W 1993 lub 1994 r. policja w Macedonii otrzymała do użytku wybitnie niecodzienny pojazd: BMW serii 8 E31. Używano go jako radiowozu „autostradowego” w kraju, w którym za bardzo nie było autostrad.
Macedonia Północna, znana wcześniej jako Macedonia lub F.Y.R.O.M. to mały kraj na Bałkanach, bez dostępu do morza. Cała powierzchnia Macedonii liczy sobie 25 tys. km kw., a ludność to zaledwie dwa miliony osób. Za czasów Jugosławii Macedonia była autonomiczną republiką, po jej rozpadzie stała się niepodległym państwem, jednym z najbiedniejszych w regionie.

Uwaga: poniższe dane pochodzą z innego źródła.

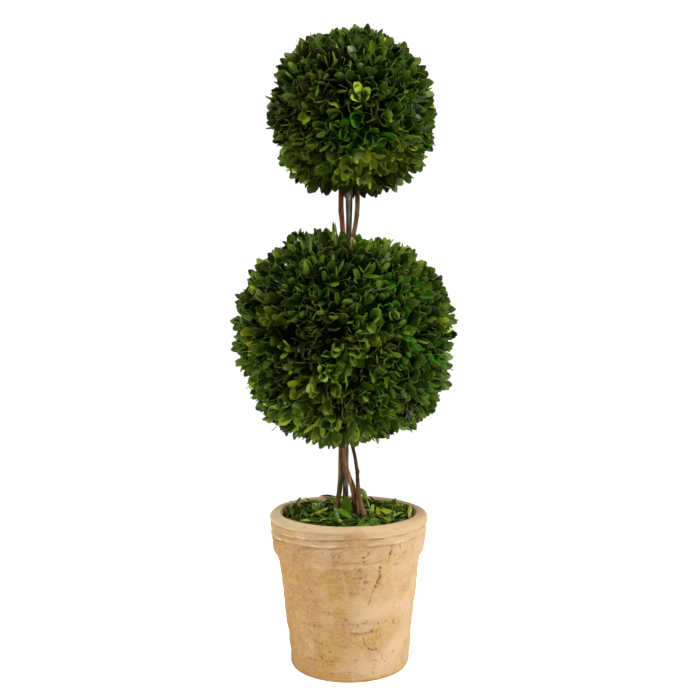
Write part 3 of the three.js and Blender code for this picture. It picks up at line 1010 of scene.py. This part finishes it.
def spray_green(name, direction, rng):
    """The green of one spray: by chance, but lighter, darker or all alike where the ball's tables say so;
    much of the lighter and darker is painted light and shade.
    """
    for towards, spread, green in ONE_GREEN[name]:
        if rng.random() < nearness(direction, towards, spread):
            return green
    spot = direction / LIGHTNESS_PATCHES["size"] + BALLS[name]["centre"]
    lightness = LIGHTNESS_PATCHES["strength"] * noise.noise(spot)
    # Painted light and shade from the table, with some of the greens' own tint.
    for towards, spread, change in SPRAY_TINTS_AND_PAINTED_LIGHT[name]:
        lightness += change * nearness(direction, towards, spread)
    weights = [green["share"] * math.exp(lightness * green["lightness"]) for green in LEAF_GREENS.values()]
    return rng.choices(list(LEAF_GREENS), weights)[0]


def scaled(vector, by):
    """A vector with each coordinate times its own factor."""
    return Vector(a * b for a, b in zip(vector, by))


def inside_space(name, point):
    """Whether a point is within a ball's reach, and a little over."""
    ball = BALLS[name]
    share = Vector(a / b for a, b in zip(point - ball["centre"], ball["reach"]))
    return share.length <= SPRAY["overshoot"] * reach_share(name, share.normalized())


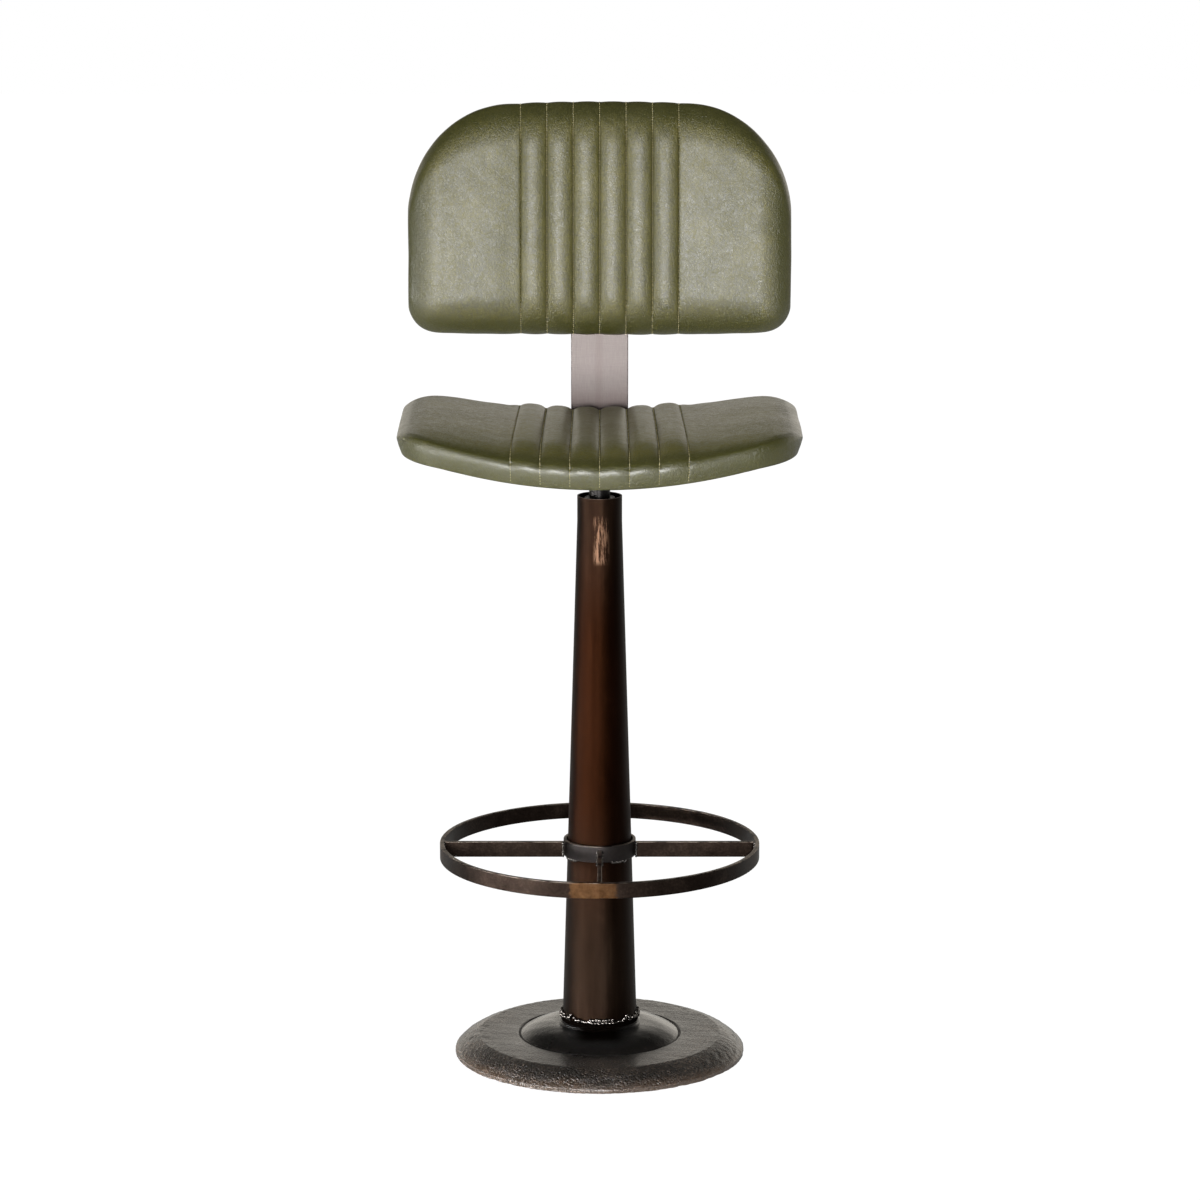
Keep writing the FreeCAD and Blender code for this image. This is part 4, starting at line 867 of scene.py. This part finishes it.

Jak to w takich warunkach bywa, niektórzy błyskawicznie się wzbogacili
Nastąpił błyskawiczny podział społeczeństwa na tych, którzy sobie poradzili i na tych, którzy musieli walczyć o przetrwanie. Podobnie jak w Polsce, tylko jeszcze bezwzględniej. Podczas gdy większość mieszkańców Macedonii mogła liczyć na jazdę na ośle, w najlepszym razie rozpadającą się Zastavą „stojadinką”, niektórzy kupowali sobie nowe BMW serii 8 E31.
Policja skonfiskowała jeden z takich samochodów w roku 1993
Nie wiadomo dokładnie do kogo należał, ale z pewnością w Macedonii musiał wzbudzać ogromną sensację. Przeważnie gdy takie samochody trafiają do policji, pozostają nieoznakowane. W Polsce policja korzysta też lub korzystała z BMW serii 7 czy Mercedesa klasy E przejętych z rąk przestępców. Jednak policja macedońska postanowiła pójść na całość i BMW wyposażyła w pełne oznakowanie, łącznie z napisem „POLICIJA”, białą maską i niebieskim oświetleniem na dachu. W tej postaci auto było gotowe do użytku patrolowego i ganiania potencjalnych piratów drogowych w Yugo albo Golfach jedynkach.
Policyjna kariera BMW E31 macedońskiej policji była niestety krótka i nie chodziło wcale o to, że ten biedny kraj nie miał funduszy na jego serwisowanie. Po prostu któryś z funkcjonariuszy chciał sprawdzić jak to idzie i auto wypadło z zakrętu. Uszkodzony samochód nie został nigdy naprawiony, ponieważ byłoby to niebywale kosztowne i po kilku latach zalegania na policyjnym parkingu został zezłomowany. Miało to miejsce w roku 1998, kiedy wartość takich aut szorowała po dnie i mało kto przypuszczał, jak szaleńczo podrożeją one w przyszłości.
O ile szanuję macedońskie władze za rozmach, o tyle był to zupełnie chybiony pomysł
W kraju, gdzie prawie wszyscy jeżdżą gratami, policja nie powinna jeździć najdroższym wozem „na rejonie”. Radiowozy podlegają przyspieszonemu zużyciu, stłuczkom i obcierkom – to normalne. Zatem fundowanie sobie auta, którego jedno tankowanie kosztuje tyle co pół Zastavy było pomysłem raczej szalonym. A że szalona motoryzacja to jedno z moich głównych zainteresowań, to proszę, macie jeszcze zdjęcie od przodu – na zapewne jedynej w tym czasie macedońskiej autostradzie.
Dawałbym się złapać takiemu BMW w moim Cimosie, gdybym go miał
Jako ciekawostkę warto dodać, że macedońska policja pozyskała też kiedyś Mercedesa klasy S W140, na którego w krajach byłej Jugosławii mówi się „słoń”. To nawet lepsze określenie niż „locha”. Natomiast macedońska straż leśna używała BMW E30 w wersji dwudrzwiowy sedan. Mam nadzieję, że upalali go bokiem po lesie.